> Looking at the prompts op has shared, I'd recommend more aggressively managing/trimming the context. In general you don't give the agent a new task without /clearing the context before. This will enable the agent to be more focused on the new task, and decrease its bias (if eg. reviewing changes it has made previously).
My workflow for any IDE, including Visual Studio 2022 w/ CoPilot, JetBrains AI, and now Zed w/ Claude Code baked in is to start a new convo altogether when I'm doing something different, or changing up my initial instructions. It works way better. People are used to keeping a window until the model loses its mind on apps like ChatGPT, but for code, the context Window gets packed a lot sooner (remember the tools are sending some code over too), so you need to start over or it starts getting confused much sooner.

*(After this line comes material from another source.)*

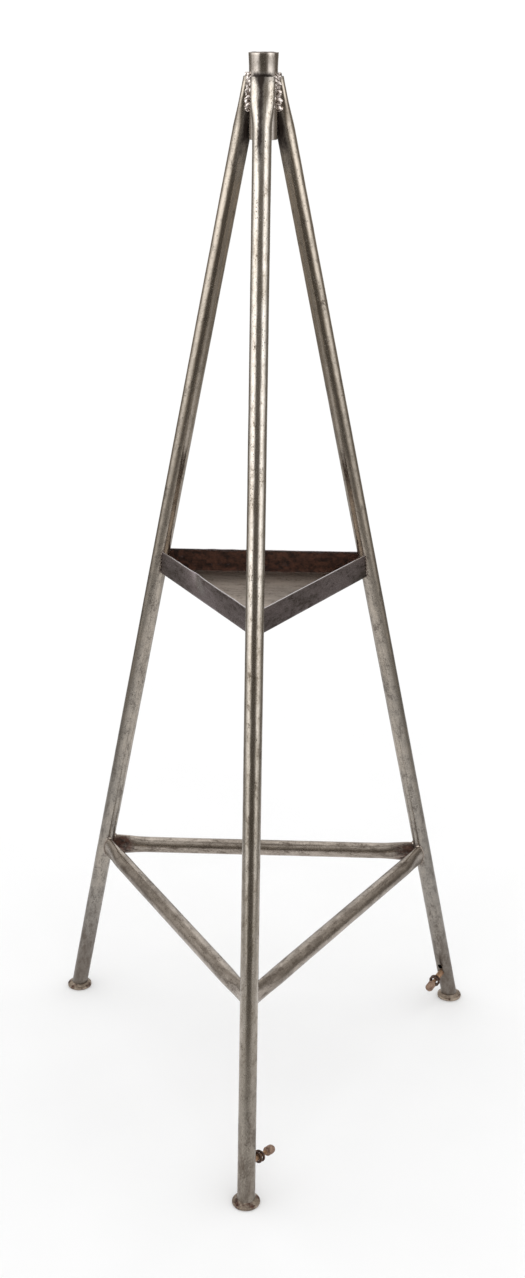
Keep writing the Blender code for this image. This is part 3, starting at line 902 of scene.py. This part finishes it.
def build_foot(name, seed, leg_cutter):
    """A disc with a lumpy fillet of weld round the bottom of the tube."""
    rim = FOOT_DISC_RADIUS
    fillet_top = 0.0078
    fillet_width = 0.0062
    fillet_rise = 0.0037
    profile = [(0, fillet_top), (0.006, fillet_top), (0.0118, fillet_top)]
    for part in np.linspace(0, 1, 13):
        height = FOOT_THICKNESS + fillet_rise * (1 - part) ** 1.25
        profile.append((LEG_RADIUS + part * fillet_width, height))
    profile += [(rim - 0.0011, 0.00395), (rim - 0.0005, 0.0037), (rim - 0.0001, 0.0031), (rim, 0.0024)]
    profile += [(rim, 0.0012), (rim - 0.0003, 0.0004), (rim - 0.0010, 0), (rim * 0.6, 0), (0, 0)]
    foot = lathe("foot_disc_" + name, profile, TURNED_SIDES * 2)
    points = points_of(foot)
    away = from_axis(points)
    top = step(points[:, 2], 0.001, 0.0038)
    edge = step(away, rim - 0.003, rim)
    fillet = step(away, 0.0195, 0.015) * top
    shift = 0.0008 * lumps(points, 0.0055, seed) + 0.0004 * lumps(points, 0.0024, seed + 2)
    points[:, 2] += shift * fillet + 0.00022 * lumps(points, 0.005, seed + 7) * top * (1 - edge)
    flat = points * [1, 1, 0] / np.maximum(away, 1e-6)[:, None]
    points -= flat * (np.abs(0.00035 * lumps(points, 0.007, seed + 4)) * edge)[:, None]
    centre = turned([FOOT_RADIUS, 0, 0], LEGS[name])
    move_points(foot, points + centre)
    carve(foot, leg_cutter)
    points = points_of(foot)
    local = points - centre
    away = from_axis(local)
    seam = 1 - step(np.abs(away - 0.0175), 0.0, 0.0015)
    paint(
        foot,
        local + [0, 0, 1.7 * seed],
        age=0.5,
        rust=0.30 + 0.10 * seam + 0.45 * lumps(points, 0.007, seed),
        scale=0.40 * step(-local[:, 2], -0.003, 0) + 0.2 * lumps(points, 0.004, seed + 6),
        wear=0.30 * step(away, rim - 0.0016, rim - 0.0006),
    )
    finish_piece(foot, FOOT_STEEL, ["foot_" + name])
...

I've been meaning to try Zed but haven't gotten into it yet; it felt hard to justify switching IDEs when I just got into a working flow with VS Code + Claude Code CLI. How are you finding it? I'm assuming positive if that's your core IDE now but would love to hear more about the experience you've had so far.

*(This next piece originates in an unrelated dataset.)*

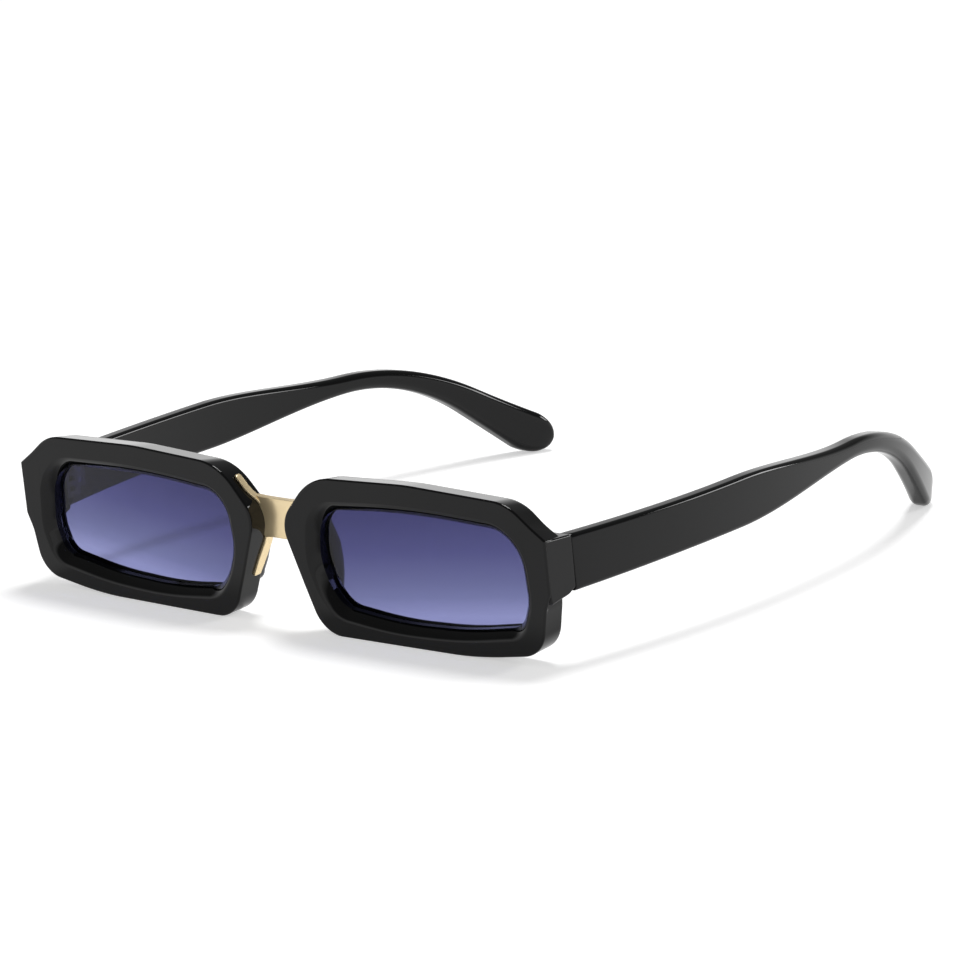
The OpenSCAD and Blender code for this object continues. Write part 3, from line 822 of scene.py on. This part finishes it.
def lensRings():
    edge, seat = lensSet["edge"], lensSet["seat"]
    front, back = lensSet["set"], lensSet["set"] + lensSet["thick"]
    rows = [(-edge, front), (-0.3 * edge, front + 0.3 * edge), (0, front + edge),
            (0, back - edge), (-0.3 * edge, back - 0.3 * edge), (-edge, back)]
    return [[placed(u, d, v) for u, v in rounded(grown(openingOutline, seat + reach))]
            for reach, d in rows]


for side in ("left", "right"):
    makePiece(f"tintedLens_{side}", lensRings(), False, tint, "front", side == "right",
              [f"lens_{side}"])
print("lenses made")


# Nose pads

padSet = {
    "reach": 4.2,       # behind the rim
    "high": 16,
    "radius": 2.3,
    "v": 15,            # its middle
    "u": 9.1,
    "sunk": 0.25,       # how far the base reaches into the rim's back
    "wideRound": 0.8,   # powers of its section: 1 is an ellipse, less is squarer
    "deepRound": 0.72,
    "rows": 34,
    "sides": 28,
}


def padRings():
    deep = rimDeep + padSet["reach"] - padSet["radius"]
    r, u0, v0, high = padSet["radius"], padSet["u"], padSet["v"], padSet["high"]
    # the pad's middle line from the top down: u, depth, v, radius
    spine = [
        (u0, deep, v0 + 0.4 * high, 0.8 * r),
        (u0 + 1.1, deep, v0 + 0.14 * high, r),
        (u0 + 1.4, deep, v0 - 0.1 * high, r),
        (u0 + 1.8, deep - 0.4, v0 - 0.26 * high, 0.91 * r),
        (u0 + 2.2, deep - 1.2, v0 - 0.4 * high, 0.82 * r),
    ]
    top, low = spine[0][2] + spine[0][3], spine[-1][2] - spine[-1][3]
    rings = []
    for i in range(padSet["rows"] + 1):
        t = i / padSet["rows"]
        v = mixed(top, low, (1 - math.cos(math.pi * t)) / 2)
        k = 0
        while k < len(spine) - 2 and v < spine[k + 1][2]:
            k += 1
        span = min(1, max(0, (spine[k][2] - v) / (spine[k][2] - spine[k + 1][2])))
        u, d, _, radius = (mixed(a, b, span) for a, b in zip(spine[k], spine[k + 1]))
        past = max(0, v - spine[0][2], spine[-1][2] - v)
        fade = math.sqrt(max(0.0004, 1 - (past / radius) ** 2))
        wide = radius * fade
        base = rimDeep - padSet["sunk"]
        tall = d + radius * fade - base
        ring = []
        for j in range(padSet["sides"]):
            a = 2 * math.pi * j / padSet["sides"]
            c, s = math.cos(a), math.sin(a)
            if s >= 0:
                ring.append(placed(u + wide * math.copysign(abs(c) ** padSet["wideRound"], c),
                                   base + tall * s ** padSet["deepRound"], v))
            else:
                ring.append(placed(u + wide * c, base, v))
        rings.append(ring)
    return rings


for side in ("left", "right"):
    makePiece(f"nosePad_{side}", padRings(), False, pad, "front", side == "right",
              [f"nose_pad_{side}"], sharp=60)
print("nose pads made")


# Bridge: a plate with four arms along the rims

bridgeSet = {
    "plateThick": 1.5,
    "plateHigh": 8.7,
    "plateV": 22.25,    # height of its middle
    "plateSet": 3.75,   # depth of its upper edge
    "plateSlant": 0.9,  # further depth of its lower edge
    "topArm": 1.4,
    "lowArm": 1.8,
    "armThick": 0.5,
    "armSet": 2.2,
    "armFootSet": 3.1,
    "armLow": 9,
    "armHigh": 30.6,
    "armPlay": 0.02,
    "sideWide": 12,     # width of the rim's outline, from the nose, that the arms may follow
    "sideSteps": 40,    # steps of each of its rounded corners
    "edge": 0.14,
    "edgeSteps": 4,
    "endLong": 0.55,    # length over which an arm's end is rounded
    "endWide": 0.55,    # shares of its width and thickness that stay there
    "endThick": 0.4,
    "blend": 0.35,      # steps of the mean that softens the arms' corners
    "rows": 90,
    "plateLap": 0.3,    # further drop of the plate's lower edge
    "topSag": 0.15,     # fall of its upper edge between the rims
    "flare": 0.4,       # fall of its lower edge into the arms
    "plateSteps": 28,
}
plateTop = bridgeSet["plateV"] + bridgeSet["plateHigh"] / 2
plateLow = bridgeSet["plateV"] - bridgeSet["plateHigh"] / 2


def armRow(v):
    # front edge and width of an arm at a height, from rows of both with their heights
    front, low, thick = bridgeSet["plateSet"], bridgeSet["armLow"], bridgeSet["plateThick"]
    slant, foot, wide = bridgeSet["plateSlant"], bridgeSet["armFootSet"], bridgeSet["lowArm"]
    rows = [
        (bridgeSet["armSet"], bridgeSet["topArm"], bridgeSet["armHigh"]),
        (bridgeSet["armSet"] + 0.2, bridgeSet["topArm"], plateTop + 0.7),
        (front + 0.1, thick, plateTop - 1.6),
        (front + slant, thick, plateLow),
        (front + slant + 0.3, wide + 0.5, plateLow - 0.8),
        (foot + 0.7, wide + 0.5, (plateLow + low) / 2 - 0.6),
        (foot, wide, low),
    ]
    k = 0
    while k < len(rows) - 2 and v < rows[k + 1][2]:
        k += 1
    t = (rows[k][2] - v) / (rows[k][2] - rows[k + 1][2])
    return mixed(rows[k][0], rows[k + 1][0], t), mixed(rows[k][1], rows[k + 1][1], t)


def noseSide(reach):
    # the outline beside the nose as a function from height to u
    line = rounded(grown(outerOutline, reach), bridgeSet["sideSteps"])
    near = rimIn + bridgeSet["sideWide"]
    side = sorted((v, u) for u, v in line if u < near and 1 < v < rimHigh - 0.8)

    def across(v):
        for (v0, u0), (v1, u1) in zip(side, side[1:]):
            if v <= v1:
                return mixed(u0, u1, (v - v0) / max(1e-6, v1 - v0))
        return side[-1][1]
    return across


def armRings():
    # the arms of one side, as sections from the top down
    inner = noseSide(bridgeSet["armPlay"])
    low, high, thick = bridgeSet["armLow"], bridgeSet["armHigh"], bridgeSet["armThick"]
    edge, arc = bridgeSet["edge"], quarter(bridgeSet["edgeSteps"])
    rings = []
    for i in range(bridgeSet["rows"] + 1):
        t = i / bridgeSet["rows"]
        v = mixed(high, low, (1 - math.cos(math.pi * t)) / 2)
        # a mean over a short stretch softens the corners of the arm's edges
        spots = [armRow(min(high, max(low, v + k * bridgeSet["blend"]))) for k in range(-3, 4)]
        front = sum(s[0] for s in spots) / len(spots)
        wide = sum(s[1] for s in spots) / len(spots)
        end = min(high - v, v - low)
        taper = math.sqrt(max(0.02, 1 - max(0, 1 - end / bridgeSet["endLong"]) ** 2))
        mid = front + wide / 2
        half = wide / 2 * mixed(bridgeSet["endWide"], 1, taper) * (1 if end > 0 else 0.97)
        deep = thick * mixed(bridgeSet["endThick"], 1, taper)
        du = (inner(v + 0.05) - inner(v - 0.05)) / 0.1
        across = Vector((-1, du)).normalized()      # away from the rim, in u and v
        u0 = inner(v)
        # the section: place along the depth, and out from the rim
        section = [(half - edge + edge * math.sin(a), deep - edge + edge * math.cos(a)) for a in arc]
        section += [(half, 0), (-half, 0)]
        section += [(-half + edge - edge * math.cos(a), deep - edge + edge * math.sin(a)) for a in arc]
        rings.append([placed(u0 + across.x * n, mid + d, v + across.y * n) for d, n in section])
    return rings


def plateRings():
    # the plate, as sections from the right rim to the left one
    reach = noseSide(bridgeSet["armPlay"] + 0.5 * bridgeSet["armThick"])
    thick, edge, steps = bridgeSet["plateThick"], bridgeSet["edge"], bridgeSet["plateSteps"]
    arc = quarter(bridgeSet["edgeSteps"])
    rings = []
    for i in range(steps + 1):
        t = 2 * i / steps - 1
        low = plateLow - bridgeSet["plateLap"] - bridgeSet["flare"] * abs(t) ** 8
        top = plateTop - bridgeSet["topSag"] * (1 - abs(t) ** 3)
        # the section's four rounded corners: height, and depth behind the plate's front
        section = [(top - edge + edge * math.sin(a), edge - edge * math.cos(a)) for a in arc]
        section += [(top - edge + edge * math.cos(a), thick - edge + edge * math.sin(a)) for a in arc]
        section += [(low + edge - edge * math.sin(a), thick - edge + edge * math.cos(a)) for a in arc]
        section += [(low + edge - edge * math.cos(a), edge - edge * math.sin(a)) for a in arc]
        ring = []
        for v, d in section:
            back = bridgeSet["plateSlant"] * (plateTop - v) / bridgeSet["plateHigh"]
            depth = bridgeSet["plateSet"] + back + d
            x = t * (reach(v) * math.cos(wrap) - depth * math.sin(wrap))
            y = depth * math.cos(lean) - v * math.sin(lean)
            z = depth * math.sin(lean) + v * math.cos(lean) - footDrop
            ring.append((x * mm, (y + shiftBack) * mm, z * mm))
        rings.append(ring)
    return rings


makePiece("bridgePlate", plateRings(), False, gold, "front", False, ["bridge"])
for side in ("left", "right"):
    makePiece(f"bridgeArms_{side}", armRings(), False, gold, "front", side == "right",
              ["bridge"], sharp=50)
print("bridge made")


# Temples

def templeRing(s, inset):
    # the rounded section at s, drawn in by an inset at the seam
    thick = templeThick(s)
    squeeze = thick * (1 - capScale(s, templeSet["capPinch"])) / 2 + inset
    high = templeHigh(s) - 2 * inset
    inner, outer = thick - squeeze, squeeze
    edge = mixed(templeSet["shaftEdge"], templeSet["tipEdge"], swell(s))
    r = min(edge, 0.45 * high, 0.45 * (inner - outer))
    ring = []
    steps = templeSet["edgeSteps"]
    # the four corners: up or down, in or out, and the angle at which each begins
    for ch, ci, start in ((1, 1, 90), (-1, 1, 0), (-1, -1, 270), (1, -1, 180)):
        for k in range(steps + 1):
            a = math.radians(start - 90 * k / steps)
            h = ch * (high / 2 - r) + r * math.sin(a)
            inward = (inner + outer) / 2 + ci * ((inner - outer) / 2 - r) + r * math.cos(a)
            ring.append(templePoint(s, h, inward))
    return ring


def templeRings():
    # sections from the seam to the tip, the last just short of the round end's point
    edge, cap = templeSet["rootEdge"], 0.998 * templeSet["capLong"]
    stations = [(edge * (1 - math.sin(a)), edge * (1 - math.cos(a)))
                for a in (math.pi / 2, 1.1, 0.6, 0)]
    stations += [(s, 0) for s in range(2, int(pathLong))]
    stations += [(pathLong + cap * math.sin(a), 0) for a in quarter(templeSet["capSteps"])]
    return [templeRing(s, inset) for s, inset in stations]


for side in ("left", "right"):
    makePiece(f"templeShaft_{side}", templeRings(), False, templeAcetate, f"temple_{side}_arm",
              side == "right", [f"temple_{side}"])
print("temples made")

If you are Claude Code user, you will likely not enjoy the version integrated into Zed. Many things are missing, for example, no slash commands. I use Zed, but still run Claude Code in the terminal. As an editor, Zed is excellent, especially as a Vim replacement.
Oh interesting, that’s good to know. Thank you. I might try that combination - I like using the Claude Code CLI so hopefully less of a painful transition.
My workflow for any IDE, including Visual Studio 2022 w/ CoPilot, JetBrains AI, and now Zed w/ Claude Code baked in is to start a new convo altogether when I'm doing something different, or changing up my initial instructions. It works way better. People are used to keeping a window until the model loses its mind on apps like ChatGPT, but for code, the context Window gets packed a lot sooner (remember the tools are sending some code over too), so you need to start over or it starts getting confused much sooner.